Why is this sample being taken? Will the data be used for product control or process control? What question(s) are you trying to answer with the data?
How will the data be collected? Will samples be measured or evaluated manually, or will the data be retrieved from an automated measurement source?
How many samples will be taken? The sample quantity should be adequate for control without being too large.
The discussion so far has centered on the benefits of measuring variables data. But in many situations, there is no measurement value, only a pass/fail rating or a defect count. Even so, attribute data can also be plotted on control charts and be vital to understanding process control. There are two distinct types of attribute data: defects and defectives.
Defects data, also known as counts data, are used to describe data collection situations in which the number of occurrences within a given unit is counted. An occurrence may be a defect, observation, or an event. A unit is an opportunity region to find defects, sometimes called the area of opportunity. A unit may be a batch of parts, a given surface area or distance, a window of time, or any domain of observation.
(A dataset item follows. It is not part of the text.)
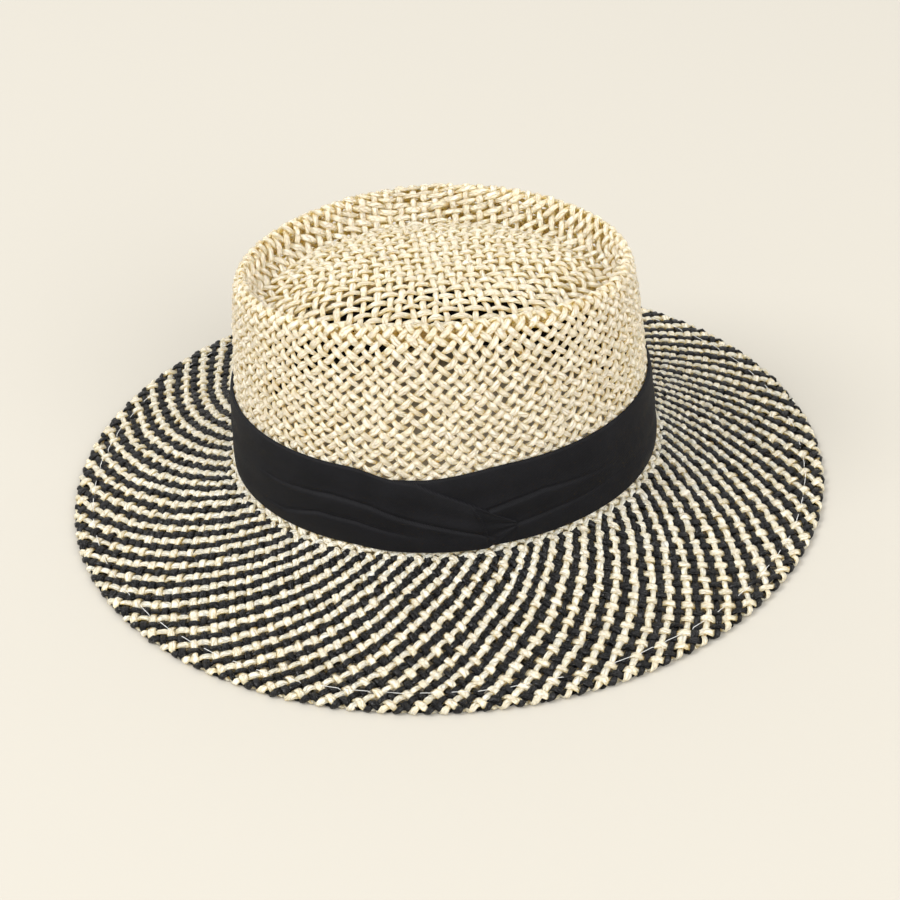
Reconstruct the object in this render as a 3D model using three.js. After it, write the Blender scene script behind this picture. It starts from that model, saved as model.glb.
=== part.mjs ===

For example, suppose the number of weave flaws is counted on a bolt of fabric. The bolt represents a unit, and the weave flaws represent occurrences. There might be an unlimited number of types of flaws on a given bolt of fabric. Some flaws might be more severe than others. A flaw might or might not cause the bolt to be scrapped. Consecutively produced bolts might or might not be of uniform size.
Defectives data, also known as go/no-go or pass/fail data, are used to describe data collection situations in which the unit either does or does not conform.
For example, light bulbs are tested in lots of 100. If a bulb lights up, it conforms and is accepted. If the bulb does not light, it is nonconforming. Or consider a filling operation. If a container is filled below the minimum weight, it is defective. Anything over the minimum weight is accepted. Either the fill volume meets the minimum requirements, or it does not.